We hear a lot about wind and solar power but what about district energy systems? A taxpayer-backed geothermal energy project in north Richmond gives a peek into the future and is another example of why Site C may be outdated already.

The city-owned and award winning Lulu Island Energy Corporation (LIEC) operates the district energy systems (DES) in the city. DES centralizes energy production for servicing residential and commercial customers in a given area.

It produces hot water, steam or chilled water at a central plant, then distributes the energy through underground pipes to buildings connected to the system. Customers use the hot and chilled water for space heating, water heating, processing and air-conditioning needs.

Once the water is used by consumers, it is returned to the central plant to be re-heated and re-chilled then re-circulated through the closed-loop piping system. LIEC is fully supported by user fees with no impact on property taxes.
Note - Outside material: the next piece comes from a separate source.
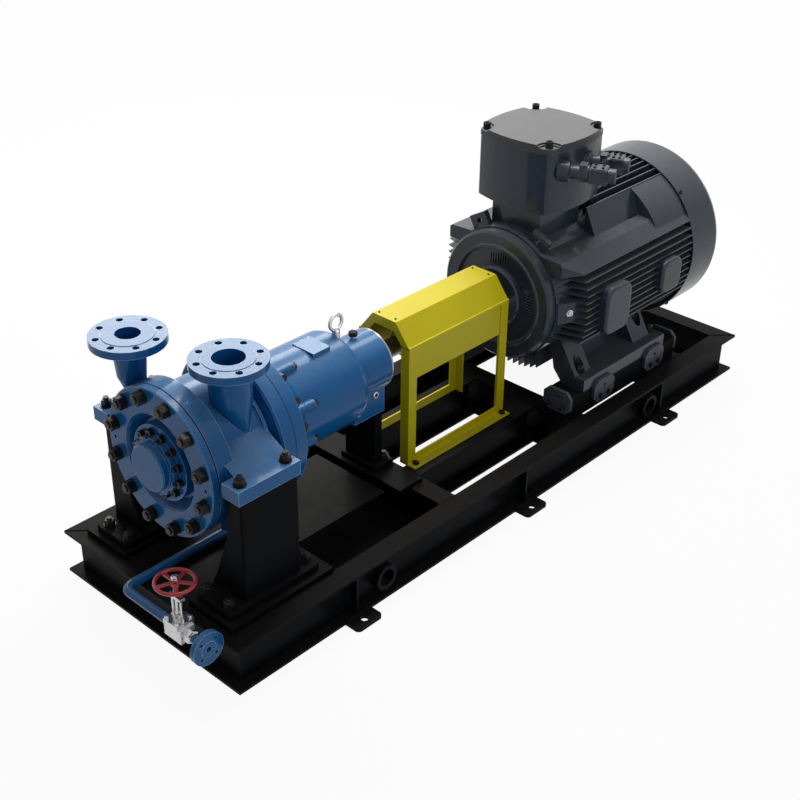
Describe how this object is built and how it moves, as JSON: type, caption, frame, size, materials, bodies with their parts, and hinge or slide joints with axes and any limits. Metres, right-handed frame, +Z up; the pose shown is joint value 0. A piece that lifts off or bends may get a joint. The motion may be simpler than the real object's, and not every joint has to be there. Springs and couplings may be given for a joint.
{
  "type": "magnetic drive pump",
  "caption": "Horizontal magnetic drive process pump with upward nozzles, coupling guard and finned electric motor on a welded I-beam skid.",
  "frame": {"origin": "midway between the middle pair of anchor holes, on the skid's underside", "axes": "+X along the shaft from the pump to the motor, +Z up, drain valve and near nozzle towards -Y"},
  "size_m": [2.805, 0.961, 1.17],
  "materials": {
    "pump_blue": "semi-gloss paint",
    "guard_yellow": "semi-gloss paint",
    "motor_grey": "semi-gloss paint",
    "dark_fasteners": "dark oxide",
    "stainless": "brushed",
    "handwheel_red": "semi-gloss paint",
    "plate_grey": "semi-gloss paint",
    "shaft_steel": "machined",
    "skid_black": "satin paint"
  },
  "bodies": {
    "skid": {"bearer_far": "skid_black", "bearer_near": "skid_black", "bearing_cap": "pump_blue", "cable_gland_1": "motor_grey", "cable_gland_2": "motor_grey", "casing": "pump_blue", "cover_nuts": "dark_fasteners", "cross_beam_motor": "skid_black", "cross_beam_pump": "skid_black", "cross_beam_rear": "skid_black", "deck_plate": "skid_black", "drain_flange": "pump_blue", "drain_pipe": "pump_blue", "drain_valve": "stainless", "drive_housing": "pump_blue", "drive_shield": "motor_grey", "end_beam_motor": "skid_black", "end_beam_pump": "skid_black", "fan_cowl": "motor_grey", "floor_plate": "skid_black", "front_cover": "pump_blue", "guard_hood": "guard_yellow", "guard_side_far": "guard_yellow", "guard_side_near": "guard_yellow", "housing_pad": "pump_blue", "inner_beam_far": "skid_black", "inner_beam_near": "skid_black", "jacking_plates": "plate_grey", "lifting_eye": "stainless", "motor_frame": "motor_grey", "pedestal_far": "skid_black", "pedestal_near": "skid_black", "rear_support": "skid_black", "side_beam_far": "skid_black", "side_beam_near": "skid_black", "support_plate": "skid_black", "terminal_box": "motor_grey", "terminal_lid": "motor_grey", "terminal_neck": "motor_grey"},
    "rotor": {"coupling_hub_motor": "shaft_steel", "coupling_hub_pump": "shaft_steel", "coupling_spacer": "shaft_steel", "motor_shaft": "shaft_steel", "pump_shaft": "shaft_steel"},
    "handwheel": {"handwheel": "handwheel_red"}
  },
  "joints": [
    {"name": "shaft_turn", "type": "hinge", "parent": "skid", "child": "rotor", "pos_m": [-0.304, 0, 0.57], "axis": [1, 0, 0], "continuous": true},
    {"name": "handwheel_turn", "type": "hinge", "parent": "skid", "child": "handwheel", "pos_m": [-1.38, -0.235, 0.348], "axis": [0, 0, 1], "range_deg": [0, 720]}
  ]
}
In other energy news, the provincial government has ordered Progress Energy to drain the water behind two humongous unauthorized dams the company built north of Fort St. John.

The earthen dams, higher than five-storey buildings, went undetected until reported by the Canadian Centre for Policy Alternatives. Progress, (a subsidy of Petronas, the Malaysian state owned LNG company) wanted the dammed water for gas drilling and fracking.

The big dams are two of 16 unauthorized dams in northern BC.